_REQUIRED TASK_
How do the records below read from their first line through the line containing "return sheet"? Write those lines out exactly.

_3D code data_
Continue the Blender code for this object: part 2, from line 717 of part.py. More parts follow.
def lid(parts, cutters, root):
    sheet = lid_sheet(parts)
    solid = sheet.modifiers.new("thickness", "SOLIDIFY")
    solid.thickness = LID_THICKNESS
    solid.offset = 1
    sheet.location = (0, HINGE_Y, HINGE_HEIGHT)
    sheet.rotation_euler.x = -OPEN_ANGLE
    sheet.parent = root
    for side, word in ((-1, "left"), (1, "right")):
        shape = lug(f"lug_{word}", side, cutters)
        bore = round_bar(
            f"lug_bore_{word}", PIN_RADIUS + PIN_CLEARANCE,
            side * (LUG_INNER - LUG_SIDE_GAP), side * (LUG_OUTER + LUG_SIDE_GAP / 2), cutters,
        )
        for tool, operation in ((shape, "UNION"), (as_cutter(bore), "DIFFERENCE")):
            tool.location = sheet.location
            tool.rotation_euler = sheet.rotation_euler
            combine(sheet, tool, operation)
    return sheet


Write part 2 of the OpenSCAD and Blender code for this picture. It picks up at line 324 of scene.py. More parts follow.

_ANSWER BELOW_
Continue the Blender code for this object: part 2, from line 717 of part.py. More parts follow.
def lid(parts, cutters, root):
    sheet = lid_sheet(parts)
    solid = sheet.modifiers.new("thickness", "SOLIDIFY")
    solid.thickness = LID_THICKNESS
    solid.offset = 1
    sheet.location = (0, HINGE_Y, HINGE_HEIGHT)
    sheet.rotation_euler.x = -OPEN_ANGLE
    sheet.parent = root
    for side, word in ((-1, "left"), (1, "right")):
        shape = lug(f"lug_{word}", side, cutters)
        bore = round_bar(
            f"lug_bore_{word}", PIN_RADIUS + PIN_CLEARANCE,
            side * (LUG_INNER - LUG_SIDE_GAP), side * (LUG_OUTER + LUG_SIDE_GAP / 2), cutters,
        )
        for tool, operation in ((shape, "UNION"), (as_cutter(bore), "DIFFERENCE")):
            tool.location = sheet.location
            tool.rotation_euler = sheet.rotation_euler
            combine(sheet, tool, operation)
    return sheet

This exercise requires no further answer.